Who better than Brady as a sidekick on those journeys?
Going back a full century to the golden days of Notre Dame's fabled Four Horsemen backfield, Knute Rockne had established the Platonic ideal of offense with quarterback Harry Stuhldreher functioning as the head coach's "alter ego" out on the gridiron. The key that unlocks the Holy Grail of championship-level football is a quarterback possessed of coach-like powers of perception at the line of scrimmage.
As tempting as it might have been to untap Garoppolo's prodigious potential, Belichick must understand that Brady has evolved into his perfect on-field alter ego, parlaying hard work into hardware. The ultimate goal of all professional athletes is to maintain their physical gifts long enough to maximize the hard-earned wisdom accrued through endless hours of deliberate experience. If a post-baseball Michael Jordan stands as the ultimate grandmaster -- half Yoda, half Skywalker -- Brady is closing the gap.

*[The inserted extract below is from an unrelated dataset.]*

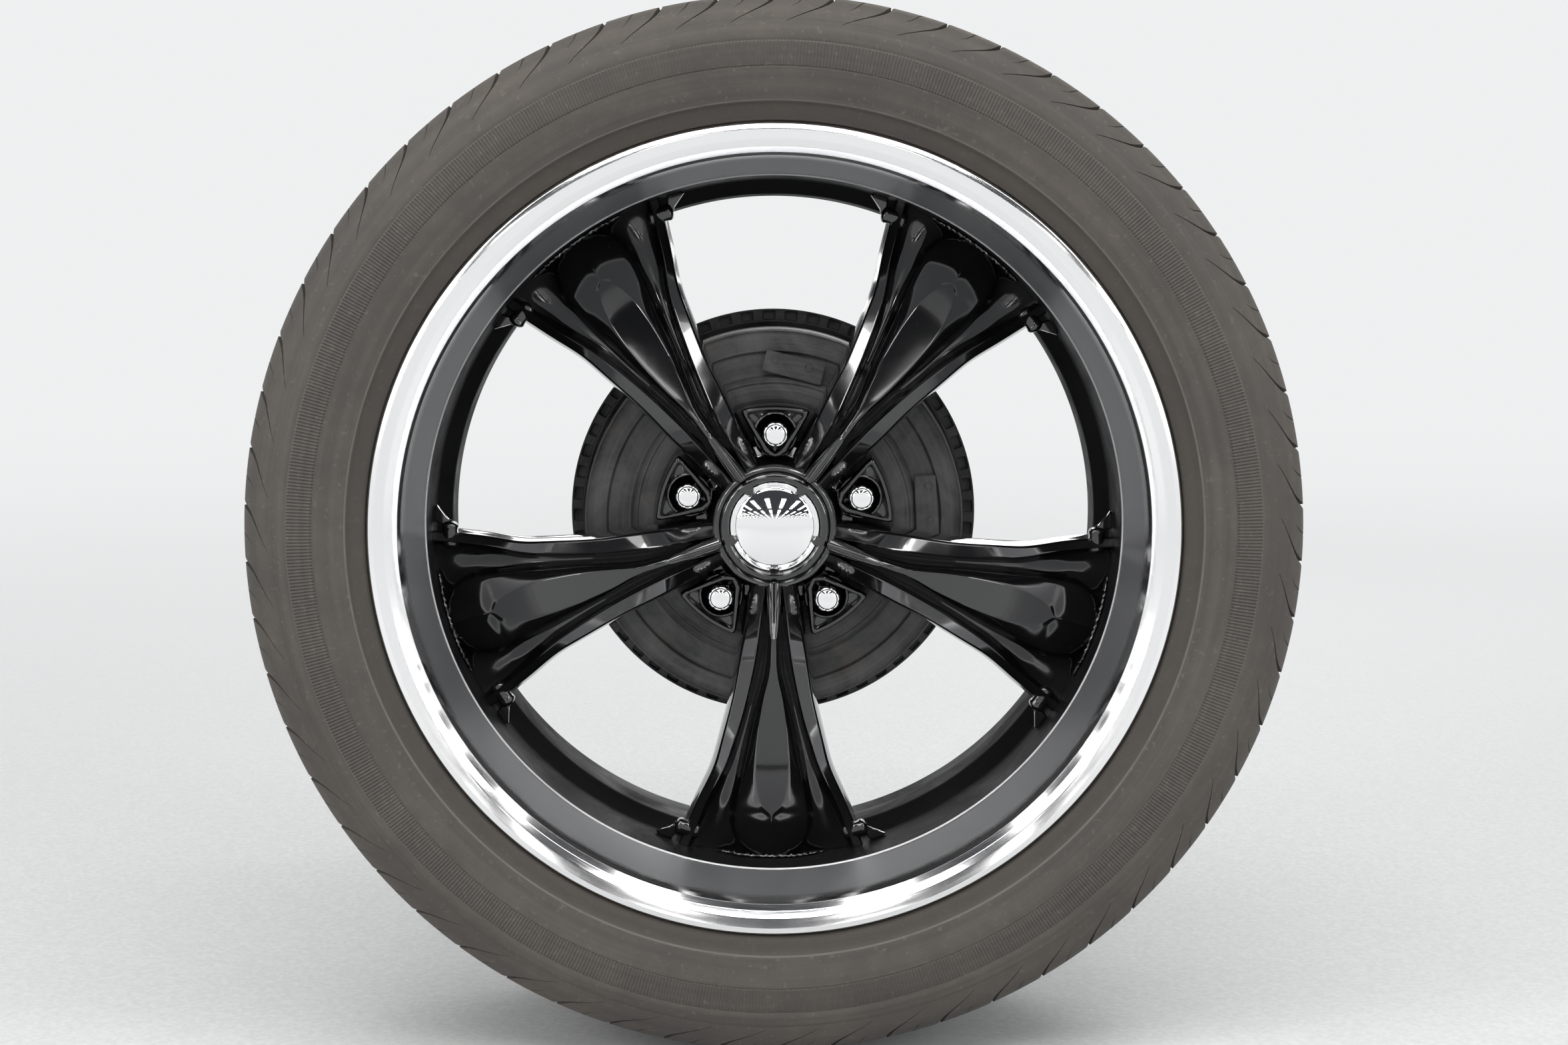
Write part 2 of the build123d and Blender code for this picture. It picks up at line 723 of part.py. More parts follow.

Over the past four playoffs, Brady has brought the Patriots back from double-digit second-half deficits four times -- a feat no other franchise has come close to matching in the annals of postseason history. Those epic comebacks have generated a 78.0 completion rate at 8.9 yards per attempt in the fourth quarter and overtime, good for an astonishing 134.0 passer rating with legacies on the line.
Bobby Layne and Johnny Unitas invented the two-minute drill in the 1950s. Brady has spent the past half-decade perfecting that clock cheat code, bending the outcome to his indomitable will.
As Belichick battles time and tide in his quest for unprecedented glory, what better weapon to wield than the quarterback who slows the sands of the hourglass?